2.3 Per quanto concerne, infine, il terzo motivo di doglianza inerente la mancata concessione della
sospensione condizionale, dal ricorso sembrerebbe che il beneficio non fosse stato richiesto. Difatti
il difensore non utilizza mai alcun termine che faccia pensare ad una richiesta espressa in tal senso
ma insiste sulla particolare tenuità della pena inflitta che, a suo parere, avrebbe dovuto
automaticamente spingere il giudice a concedere la non menzione. Addirittura si fa riferimento ad
una “facoltà implicitamente riconosciutagli in caso di prossimità della pena al minimo edittale”.
Dunque non era necessaria una specifica motivazione sul punto non essendo stato portato
all’attenzione del giudice nel momento opportuno.
3. Ciò posto va rilevato che il reato addebitato all’odierno imputato è prescritto.
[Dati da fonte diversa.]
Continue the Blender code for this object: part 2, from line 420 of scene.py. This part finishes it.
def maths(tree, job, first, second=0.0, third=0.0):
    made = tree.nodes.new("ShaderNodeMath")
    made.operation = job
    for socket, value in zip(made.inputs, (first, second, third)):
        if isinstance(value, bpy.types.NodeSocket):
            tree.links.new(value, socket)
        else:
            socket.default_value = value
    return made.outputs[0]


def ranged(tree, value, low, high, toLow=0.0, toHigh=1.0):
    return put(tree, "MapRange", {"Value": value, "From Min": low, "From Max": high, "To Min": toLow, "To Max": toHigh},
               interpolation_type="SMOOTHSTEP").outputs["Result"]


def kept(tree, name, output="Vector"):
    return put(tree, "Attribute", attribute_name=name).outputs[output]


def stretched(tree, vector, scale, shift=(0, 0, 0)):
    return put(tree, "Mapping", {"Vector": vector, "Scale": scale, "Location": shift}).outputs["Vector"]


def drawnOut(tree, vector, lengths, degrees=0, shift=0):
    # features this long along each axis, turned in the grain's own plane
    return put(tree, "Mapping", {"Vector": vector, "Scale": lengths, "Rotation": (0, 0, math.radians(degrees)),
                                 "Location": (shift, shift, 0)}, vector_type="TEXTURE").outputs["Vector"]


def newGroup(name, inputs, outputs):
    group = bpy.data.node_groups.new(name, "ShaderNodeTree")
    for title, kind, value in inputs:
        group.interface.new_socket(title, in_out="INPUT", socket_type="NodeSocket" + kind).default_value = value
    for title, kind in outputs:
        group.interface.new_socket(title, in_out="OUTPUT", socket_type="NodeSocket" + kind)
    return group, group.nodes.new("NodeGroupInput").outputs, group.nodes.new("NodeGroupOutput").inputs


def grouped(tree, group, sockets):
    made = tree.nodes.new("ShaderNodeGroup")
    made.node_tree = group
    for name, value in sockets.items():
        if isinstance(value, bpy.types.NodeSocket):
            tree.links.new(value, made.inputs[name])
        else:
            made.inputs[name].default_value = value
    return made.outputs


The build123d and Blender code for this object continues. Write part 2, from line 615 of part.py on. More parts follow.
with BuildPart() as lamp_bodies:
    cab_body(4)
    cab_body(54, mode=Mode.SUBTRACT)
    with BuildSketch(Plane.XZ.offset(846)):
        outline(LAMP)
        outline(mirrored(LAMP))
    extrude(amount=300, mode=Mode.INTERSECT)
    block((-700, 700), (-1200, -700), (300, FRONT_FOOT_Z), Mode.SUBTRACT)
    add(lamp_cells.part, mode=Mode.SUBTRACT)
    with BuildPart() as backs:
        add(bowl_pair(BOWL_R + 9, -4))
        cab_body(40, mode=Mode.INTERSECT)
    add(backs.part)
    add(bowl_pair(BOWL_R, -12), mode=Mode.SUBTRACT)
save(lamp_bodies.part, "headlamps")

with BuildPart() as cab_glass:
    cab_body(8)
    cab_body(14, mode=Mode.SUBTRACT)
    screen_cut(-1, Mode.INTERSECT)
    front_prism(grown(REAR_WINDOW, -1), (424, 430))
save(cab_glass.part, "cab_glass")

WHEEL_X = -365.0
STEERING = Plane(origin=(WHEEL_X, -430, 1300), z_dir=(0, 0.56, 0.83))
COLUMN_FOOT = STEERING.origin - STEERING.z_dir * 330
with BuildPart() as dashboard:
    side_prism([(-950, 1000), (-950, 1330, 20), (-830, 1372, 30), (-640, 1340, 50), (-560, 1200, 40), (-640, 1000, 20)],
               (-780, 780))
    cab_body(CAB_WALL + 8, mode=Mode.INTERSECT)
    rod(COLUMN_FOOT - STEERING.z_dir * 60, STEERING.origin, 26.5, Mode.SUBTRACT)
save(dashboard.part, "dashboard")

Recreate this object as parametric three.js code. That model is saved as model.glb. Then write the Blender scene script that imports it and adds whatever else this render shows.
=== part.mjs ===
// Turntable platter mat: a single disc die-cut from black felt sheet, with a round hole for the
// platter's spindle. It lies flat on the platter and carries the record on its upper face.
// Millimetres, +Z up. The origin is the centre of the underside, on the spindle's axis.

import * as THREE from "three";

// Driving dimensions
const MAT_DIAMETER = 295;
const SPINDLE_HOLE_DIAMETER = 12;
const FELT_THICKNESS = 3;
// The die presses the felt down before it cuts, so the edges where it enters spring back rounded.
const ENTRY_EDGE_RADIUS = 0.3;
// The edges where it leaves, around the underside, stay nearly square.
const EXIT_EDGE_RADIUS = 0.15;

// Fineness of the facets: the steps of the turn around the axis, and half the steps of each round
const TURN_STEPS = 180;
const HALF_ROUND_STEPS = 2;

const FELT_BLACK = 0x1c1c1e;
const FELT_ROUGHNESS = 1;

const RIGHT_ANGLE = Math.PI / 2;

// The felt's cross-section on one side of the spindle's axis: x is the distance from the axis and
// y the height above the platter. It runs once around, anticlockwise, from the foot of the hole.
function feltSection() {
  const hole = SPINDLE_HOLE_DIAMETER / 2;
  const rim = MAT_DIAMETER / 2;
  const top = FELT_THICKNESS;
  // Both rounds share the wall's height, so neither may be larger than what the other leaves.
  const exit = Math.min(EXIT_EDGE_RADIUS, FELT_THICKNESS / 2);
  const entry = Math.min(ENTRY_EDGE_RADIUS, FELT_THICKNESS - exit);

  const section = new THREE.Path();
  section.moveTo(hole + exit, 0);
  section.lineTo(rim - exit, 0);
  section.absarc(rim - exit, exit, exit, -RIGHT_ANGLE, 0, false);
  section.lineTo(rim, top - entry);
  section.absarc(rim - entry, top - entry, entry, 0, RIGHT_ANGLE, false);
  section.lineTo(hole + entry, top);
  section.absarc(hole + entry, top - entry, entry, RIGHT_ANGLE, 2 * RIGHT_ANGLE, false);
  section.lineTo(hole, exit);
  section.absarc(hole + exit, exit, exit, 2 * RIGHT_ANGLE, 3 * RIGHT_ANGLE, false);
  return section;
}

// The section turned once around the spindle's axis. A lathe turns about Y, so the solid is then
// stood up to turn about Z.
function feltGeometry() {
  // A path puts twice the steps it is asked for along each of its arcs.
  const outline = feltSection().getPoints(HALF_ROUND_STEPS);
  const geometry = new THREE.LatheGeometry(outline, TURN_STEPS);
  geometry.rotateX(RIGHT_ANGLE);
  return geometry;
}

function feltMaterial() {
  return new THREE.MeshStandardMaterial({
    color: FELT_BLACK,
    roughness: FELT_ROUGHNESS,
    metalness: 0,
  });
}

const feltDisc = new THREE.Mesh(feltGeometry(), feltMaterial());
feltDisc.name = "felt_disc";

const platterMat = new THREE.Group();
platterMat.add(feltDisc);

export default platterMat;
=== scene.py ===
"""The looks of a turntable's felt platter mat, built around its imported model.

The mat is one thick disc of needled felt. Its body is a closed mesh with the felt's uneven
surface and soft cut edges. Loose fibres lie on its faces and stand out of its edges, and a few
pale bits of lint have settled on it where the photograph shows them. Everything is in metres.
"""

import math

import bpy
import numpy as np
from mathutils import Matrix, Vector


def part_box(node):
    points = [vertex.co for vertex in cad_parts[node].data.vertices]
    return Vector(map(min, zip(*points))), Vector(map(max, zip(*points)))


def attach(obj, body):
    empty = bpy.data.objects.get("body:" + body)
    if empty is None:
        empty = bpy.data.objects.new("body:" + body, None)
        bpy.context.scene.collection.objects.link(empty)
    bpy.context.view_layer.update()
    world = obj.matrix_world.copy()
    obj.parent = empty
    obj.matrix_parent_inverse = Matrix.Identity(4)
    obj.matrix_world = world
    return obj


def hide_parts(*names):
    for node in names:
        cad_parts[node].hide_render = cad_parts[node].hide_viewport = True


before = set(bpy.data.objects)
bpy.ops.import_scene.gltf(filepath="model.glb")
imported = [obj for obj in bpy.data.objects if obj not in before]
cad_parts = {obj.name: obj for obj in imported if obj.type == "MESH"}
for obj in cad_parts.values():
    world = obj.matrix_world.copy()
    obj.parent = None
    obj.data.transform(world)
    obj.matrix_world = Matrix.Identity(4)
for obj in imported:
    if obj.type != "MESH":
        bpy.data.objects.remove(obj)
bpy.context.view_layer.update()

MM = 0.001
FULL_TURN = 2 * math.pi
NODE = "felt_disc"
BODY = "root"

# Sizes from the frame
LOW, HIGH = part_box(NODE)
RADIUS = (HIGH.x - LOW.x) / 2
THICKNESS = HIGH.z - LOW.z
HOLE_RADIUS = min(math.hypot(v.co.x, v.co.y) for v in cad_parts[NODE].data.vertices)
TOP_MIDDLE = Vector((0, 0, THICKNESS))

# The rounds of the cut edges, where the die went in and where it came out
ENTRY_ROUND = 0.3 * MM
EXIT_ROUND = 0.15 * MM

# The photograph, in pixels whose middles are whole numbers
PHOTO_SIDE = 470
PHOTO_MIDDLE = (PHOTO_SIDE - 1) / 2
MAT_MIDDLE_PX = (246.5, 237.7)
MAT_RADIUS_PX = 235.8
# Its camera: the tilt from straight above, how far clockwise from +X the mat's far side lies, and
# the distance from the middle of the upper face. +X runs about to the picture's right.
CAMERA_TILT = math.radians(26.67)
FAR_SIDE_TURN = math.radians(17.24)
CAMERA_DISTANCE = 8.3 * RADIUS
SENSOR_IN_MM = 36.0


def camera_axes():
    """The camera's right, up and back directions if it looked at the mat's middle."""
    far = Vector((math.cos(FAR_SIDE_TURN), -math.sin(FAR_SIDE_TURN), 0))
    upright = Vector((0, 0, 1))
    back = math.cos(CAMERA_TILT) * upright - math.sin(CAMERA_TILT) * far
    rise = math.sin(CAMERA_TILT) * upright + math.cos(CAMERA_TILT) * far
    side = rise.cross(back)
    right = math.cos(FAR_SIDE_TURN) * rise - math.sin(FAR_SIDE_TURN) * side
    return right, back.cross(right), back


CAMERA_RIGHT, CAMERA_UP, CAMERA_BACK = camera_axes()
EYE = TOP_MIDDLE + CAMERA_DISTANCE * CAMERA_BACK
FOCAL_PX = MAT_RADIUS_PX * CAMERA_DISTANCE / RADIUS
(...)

Dagli atti, infatti,
risulta che i fatti di cui è causa sono stati accertati in data 5 dicembre 2006. Trattandosi di
contravvenzione, in assenza di sospensioni, il termine di prescrizione previsto dalla legge è
maturato in data 5 dicembre 2011.
Devono trovare applicazione i principi più volte espressi da questa stessa Corte in base ai quali in
presenza di una causa di estinzione del reato, il giudice è legittimato a pronunciare sentenza di
assoluzione ex art. 129 co. 2 c.p.p. soltanto qualora le circostanze idonee ad escludere l’esistenza
del fatto, la commissione del medesimo da parte dell’imputato e la sua rilevanza penale emergano
dagli atti in modo assolutamente non contestabile, in modo tale che la valutazione richiesta al
giudice risulti più vicina al concetto di “constatazione”, ossia di percezione “ictu ocu/i”, che a quello
di “apprezzamento” e sia, quindi, incompatibile con qualsiasi necessità di ulteriori accertamenti
(Cass., Sez. Un., 35490/2009).
Orbene, come si evince dalle considerazioni in precedenza svolte, nel caso di specie non ricorrono
le anzidette condizioni. Dunque va senz’altro applicata la causa estintiva in esame con conseguente
annullamento senza rinvio della sentenza impugnata per prescrizione.